Para este fundo também foram lançadas as torres de circulação vertical, ocupando área além do limite da projeção, caracterizadas como prismas de base retangular, visualmente encostados na edificação principal. Por suas consideráveis dimensões o acesso de veículos é vinculado ao ordenamento da circulação e não ao posicionamento da frente da projeção.

Aparentemente, pouco se entendeu a respeito do sutil tratamento dado às edificações erguidas naquele período. Não demorou muito a se avolumarem as pressões pelo acréscimo de unidades domiciliares nas habitações coletivas, que de vazadas passaram a dispor de apenas uma fachada, a frontal, para onde se voltam a maioria dos compartimentos, inclusive cozinhas e áreas de serviço, sempre em ambiente único para facilitar o acesso à iluminação e ventilação. Estas soluções se repetem não apenas no Plano Piloto, mas em outras cidades do Distrito Federal. Nas soluções mais elaboradas, as áreas de trabalho se localizam em reentrâncias pouco visíveis, resultantes do mecanismo da compensação de área.
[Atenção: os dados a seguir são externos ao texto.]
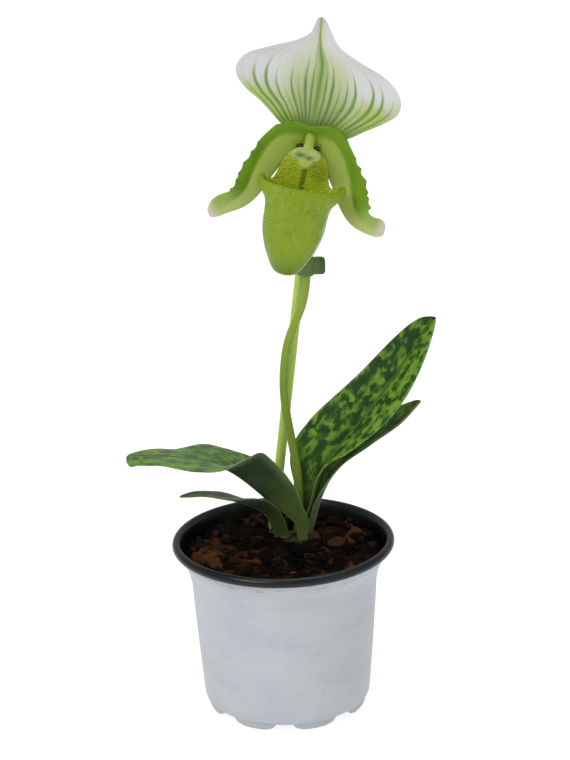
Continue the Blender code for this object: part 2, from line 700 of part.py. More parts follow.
def build_tie(group, cutters, material):
    """A soft clip round the flower stem and the stake, with a rounded tab at one side."""
    lean = Matrix.Rotation(math.radians(6), 4, "Y") @ Matrix.Rotation(math.radians(22), 4, "Z")
    place = Matrix.Translation(TIE_CENTRE) @ lean
    ring = flat_outline("tie", stadium(*TIE_OUTSIDE), TIE_HEIGHT, group)
    ring.matrix_world = place
    pieces = new_collection("tie_pieces")
    bpy.ops.mesh.primitive_cube_add(size=1)
    tab = bpy.context.object
    move_to(tab, pieces)
    tab.data.transform(Matrix.Diagonal((*TIE_TAB, 1)))
    tab.matrix_world = Matrix.Translation(TIE_CENTRE + Vector((7.2, -3.3, 0.1)) * MM)
    round_off = tab.modifiers.new("Round", "BEVEL")
    round_off.width = 2 * MM
    round_off.segments = 3
    fuse(ring, pieces, material)
    hole = as_cutter(flat_outline("tie_hole", stadium(*TIE_INSIDE), 2 * TIE_HEIGHT, cutters), cutters)
    hole.matrix_world = place
    cut(ring, hole)
    return ring


def main():
    clear_scene()
    parts = new_collection("potted_slipper_orchid")
    cutters = new_collection("cutters")
    leaf = finish("leaf", (0.05, 0.13, 0.03), 0.45)
    petal = finish("petal", (0.21, 0.35, 0.05), 0.5)
    stem = finish("stem", (0.17, 0.26, 0.05), 0.5)

    build_pot(parts, cutters, finish("pot_plastic", (0.52, 0.55, 0.57), 0.45))
    soil = build_substrate(parts, finish("bark", (0.035, 0.020, 0.012), 0.9))
    build_rootstock("rootstock", 0.0, finish("root", (0.16, 0.14, 0.06), 0.8), parts)
    cut(soil, as_cutter(build_rootstock("root_hole", GAP, None, cutters), cutters))
    build_leaves(parts, leaf)
    build_scape(parts, stem)
    build_bract(parts, stem)
    build_sepals(parts, finish("sepal", (0.55, 0.60, 0.50), 0.5), petal)
    build_petals(parts, petal)
    build_pouch(parts, finish("pouch", (0.20, 0.32, 0.03), 0.3))
    build_column(parts, finish("column", (0.35, 0.45, 0.15), 0.5))
    build_stake(parts, finish("stake", (0.35, 0.50, 0.08), 0.5))
    # EXACT leaves only the cut face of the bark here, and MANIFOLD leaves the whole of it.
    cut(soil, as_cutter(build_stake_hole(cutters), cutters), "MANIFOLD")
    build_tie(parts, cutters, finish("tie_plastic", (0.05, 0.08, 0.05), 0.5))


main()
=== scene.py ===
"""The potted slipper orchid, dressed for rendering. Lengths are in metres unless a name or a note says mm."""

import math

import bmesh
import bpy
import numpy as np
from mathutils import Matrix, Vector, noise


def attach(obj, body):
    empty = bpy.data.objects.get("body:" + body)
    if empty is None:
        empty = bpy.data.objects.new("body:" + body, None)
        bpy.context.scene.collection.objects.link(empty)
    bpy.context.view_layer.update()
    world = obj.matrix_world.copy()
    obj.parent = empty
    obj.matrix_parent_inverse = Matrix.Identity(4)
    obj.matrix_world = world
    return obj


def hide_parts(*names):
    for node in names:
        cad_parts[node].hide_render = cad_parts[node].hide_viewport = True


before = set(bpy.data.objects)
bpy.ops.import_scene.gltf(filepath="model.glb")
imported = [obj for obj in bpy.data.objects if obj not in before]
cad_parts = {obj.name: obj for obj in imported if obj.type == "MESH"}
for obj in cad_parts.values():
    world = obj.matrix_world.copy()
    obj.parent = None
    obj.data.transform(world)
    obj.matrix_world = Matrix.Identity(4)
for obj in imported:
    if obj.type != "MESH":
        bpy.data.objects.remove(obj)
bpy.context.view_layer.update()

MM = 0.001
FLOWER_BASE = np.array((19.7, 2.0, 313.6)) * MM
FLOWER_TURN = math.radians(12)


# Curves

def keyed(keys, t):
    """The value at t, a number or an array, of a smooth curve through (place, value) keys."""
    x, y = np.array(keys, float).T
    slope = np.empty(len(x))
    slope[1:-1] = (y[2:] - y[:-2]) / (x[2:] - x[:-2])
    slope[0] = (y[1] - y[0]) / (x[1] - x[0])
    slope[-1] = (y[-1] - y[-2]) / (x[-1] - x[-2])
    t = np.clip(t, x[0], x[-1])
    i = np.clip(np.searchsorted(x, t) - 1, 0, len(x) - 2)
    gap = x[i + 1] - x[i]
    u = (t - x[i]) / gap
    return (
        (2 * u**3 - 3 * u**2 + 1) * y[i] + (u**3 - 2 * u**2 + u) * gap * slope[i]
        + (3 * u**2 - 2 * u**3) * y[i + 1] + (u**3 - u**2) * gap * slope[i + 1]
    )


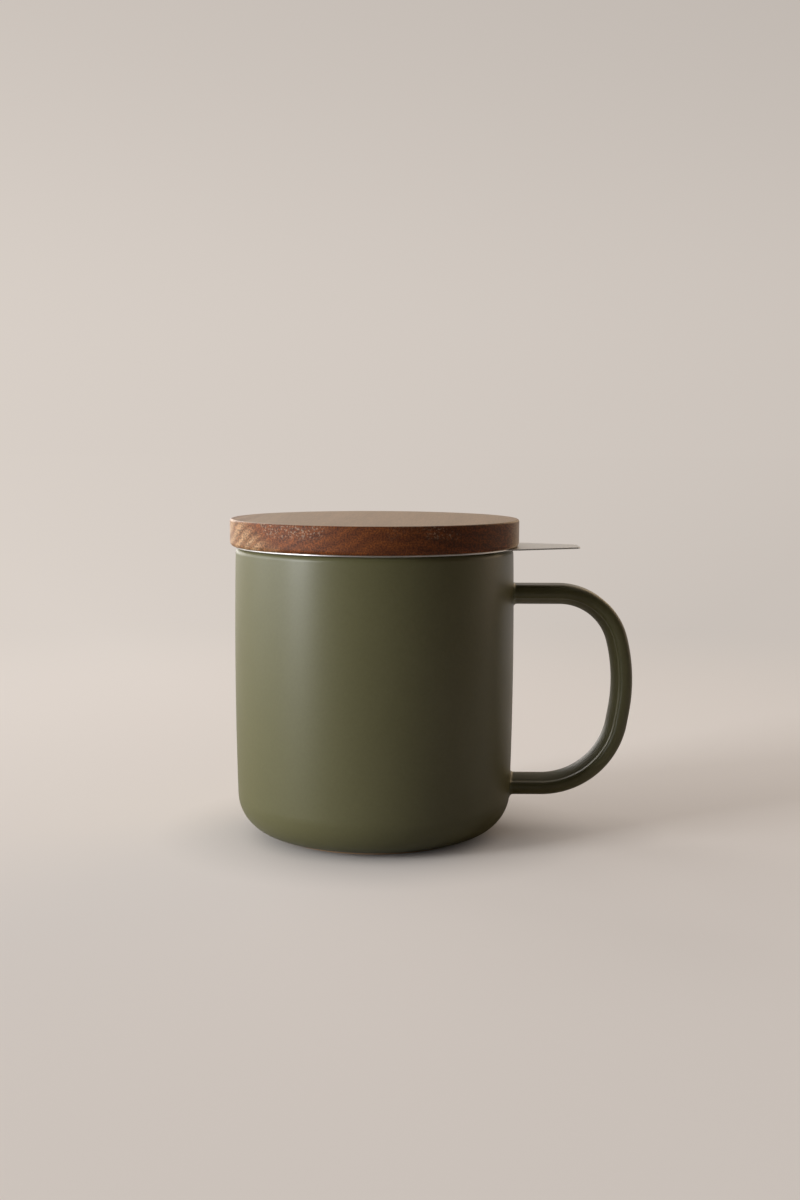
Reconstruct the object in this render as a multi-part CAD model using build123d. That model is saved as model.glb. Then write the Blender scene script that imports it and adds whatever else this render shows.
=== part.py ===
from build123d import *
import os
from math import floor, pi, radians, sin, sqrt, tan

# Stoneware tea mug with a steel drop-in infuser and a wooden plug lid.
# Millimetres. +Z is up and the origin lies on the mug's axis, in the plane that the
# foot stands on. +X points to the handle and to the infuser's lifting tab.

# ---- Driving dimensions ------------------------------------------------------

# Mug body: cast stoneware, nearly straight wall, large rounding at the bottom.
rim_height = 94.15        # crest of the rim above the table
rim_radius = 45.0         # outside of the wall at the rim
base_taper = 0.8          # wall carried down to the base plane, inside the rim's radius
belly_swell = 0.7         # how far the wall bows out halfway up
corner_radius = 12.5      # outside rounding between wall and base
wall = 4.0
floor_thickness = 5.0
inner_corner_radius = 9.0
rim_rounding = 1.4
foot_height = 1.0         # bare clay ring that lifts the glaze off the kiln shelf
foot_step = 0.3           # flat of the base left outside the foot ring
foot_ring_width = 4.0
foot_recess = 1.4         # hollow of the base inside the foot ring
foot_edge = 0.3

# Handle: a flat strap with round edges, bent to a D and luted to the wall.
strap_thickness = 6.2
strap_depth = 12.5
strap_rounding = 2.7
upper_arm_drop = 15.05    # rim crest down to the centre of the upper arm
lower_arm_height = 16.3   # table up to the centre of the lower arm
shoulder_reach = 30.3     # corner of the upper arm and the side, beyond the rim
side_reach = 37.2         # outermost corner of the side, beyond the rim
side_drop = 26.2          # that corner, below the upper arm
heel_reach = 30.9         # corner of the side and the lower arm, beyond the rim
shoulder_radius = 19.4
heel_radius = 25.1
root_flare = 0.9          # widening of the strap all round where it meets the wall
root_flare_length = 2.6
root_bite = 0.01          # strap pressed into the wall's soft surface when it is luted

# Infuser: drawn rim with flange, tab and collar; perforated sheet below it.
rim_sheet = 0.45
flange_overhang = 0.1     # flange beyond the outside of the mug's wall
infuser_gap = 4.5         # play between the mug's wall and the collar
collar_depth = 12.0
collar_bend = 1.2         # inside radius of the bend from flange to collar
tab_reach = 21.3          # tab beyond the mug's wall
tab_tip_width = 12.5
tab_flank_angle = 25.0    # each flank to the tab's centre-line
tab_tip_rounding = 2.0
tab_root_rounding = 6.0
basket_depth = 68.0       # rim crest down to the underside of the basket
basket_sheet = 0.4
weld_lap = 4.0            # perforated wall overlapping the collar's inside
hole_diameter = 3.0
hole_pitch = 7.2
hole_margin = 3.0         # plain strip beside the collar and the base ring
base_ring_height = 5.0
base_ring_lip = 4.0       # how far the ring turns in under the basket's floor
base_ring_bend = 1.0

# Lid: turned wooden disc with a plug and a silicone ring in the plug's groove.
lid_overhang = 1.8        # lid beyond the outside of the mug's wall
lid_thickness = 8.8
lid_top_edge = 0.7
lid_bottom_edge = 1.4
plug_depth = 8.0
plug_gap = 2.0            # play between plug and collar, bridged by the ring
plug_edge = 0.8
groove_depth = 1.5
groove_height = 4.2
groove_lift = 2.0         # wood below the groove
seal_height = 4.0
seal_play = 0.2           # ring to groove bottom, so that the lid turns in it
seal_gap = 0.2            # ring's ribs to the collar
seal_rib_radius = 0.9
seal_band_proud = 0.4     # band between the ribs, beyond the plug

# ---- Sizes worked out from them ----------------------------------------------

base_radius = rim_radius - base_taper
foot_radius = base_radius - corner_radius - foot_step
inside_floor = foot_height + floor_thickness
flange_top = rim_height + rim_sheet
flange_radius = rim_radius + flange_overhang
collar_outer = rim_radius - wall - infuser_gap
collar_inner = collar_outer - rim_sheet
collar_bottom = rim_height - collar_depth
basket_outer = collar_inner
basket_inner = basket_outer - basket_sheet
basket_bottom = rim_height - basket_depth
basket_floor = basket_bottom + rim_sheet
basket_wall_bottom = basket_floor + basket_sheet
base_ring_outer = basket_outer + rim_sheet
base_ring_top = basket_bottom + base_ring_height
lid_radius = rim_radius + lid_overhang
lid_top = flange_top + lid_thickness
plug_radius = collar_inner - plug_gap
plug_bottom = flange_top - plug_depth
groove_radius = plug_radius - groove_depth
groove_bottom = plug_bottom + groove_lift
seal_inner = groove_radius + seal_play
seal_outer = collar_inner - seal_gap


def revolved(face):
    """Turn a face drawn in the XZ plane once round the mug's axis."""
    return revolve(face, axis=Axis.Z, revolution_arc=360)


def rounded(face, corners, radius):
    """Round the corners of a face that lie at the given (x, z) places."""
    places = [Vector(x, 0, z) for x, z in corners]
    picked = [v for v in face.vertices() if any((v.center() - p).length < 1e-4 for p in places)]
    return fillet(picked, radius)


def polygon(points):
    """A flat face in the XZ plane through (x, z) points."""
    return make_face(Plane.XZ * Polyline(*points, close=True))


def wall_arc(inset):
    """Bowed line of the wall from base to rim, inset from the wall's outside."""
    middle = (rim_height + foot_height) / 2
    middle_radius = (rim_radius + base_radius) / 2 + belly_swell
    return ThreePointArc(
        (base_radius - inset, foot_height),
        (middle_radius - inset, middle),
        (rim_radius - inset, rim_height),
    )


def section_of(*lines):
    """The flat face in the XZ plane inside lines that meet end to end."""
    return make_face(Plane.XZ * Wire([edge for line in lines for edge in line.edges()]))


def mug_core():
    """Everything inside the face that the handle is seated on, filled."""
    face_arc = wall_arc(root_bite)
    base_line = Line((0, foot_height), face_arc @ 0)
    rim_line = Polyline(face_arc @ 1, (0, rim_height), (0, foot_height))
    return revolved(section_of(base_line, face_arc, rim_line))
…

Nas habitações unifamiliares, localizadas nas outras cidades do DF repetiram, em inúmeros casos, a mesma trajetória brasileira do fundo menosprezado. Em muitas localidades, ou em quase todas, as áreas livres posteriores à edificação possibilitaram a construção dos lamentáveis “barracos de fundo”, a serviço de ganhos financeiros extras por meio do aluguel, repetição perversa das vilas encontráveis em cidades mais antigas.

Não se trata de enaltecer soluções arquitetônicas associadas a classes sociais mais privilegiadas, nem posicionamento nostálgico em relação ao passado. A reflexão sobre o antigo e inadequado descaso com o fundo das edificações e contrapô-lo à noção de que o tratamento do fundo pode ser diferente, mas que em nada pode dever ao tratamento dado a frente talvez contribua, pelo menos em parte, para a valorização funcional e estética da obra arquitetônica em sua totalidade. Infelizmente, nem sempre é possível proceder como as plantas que, em sua profunda grandeza, enraiza os seus serviços.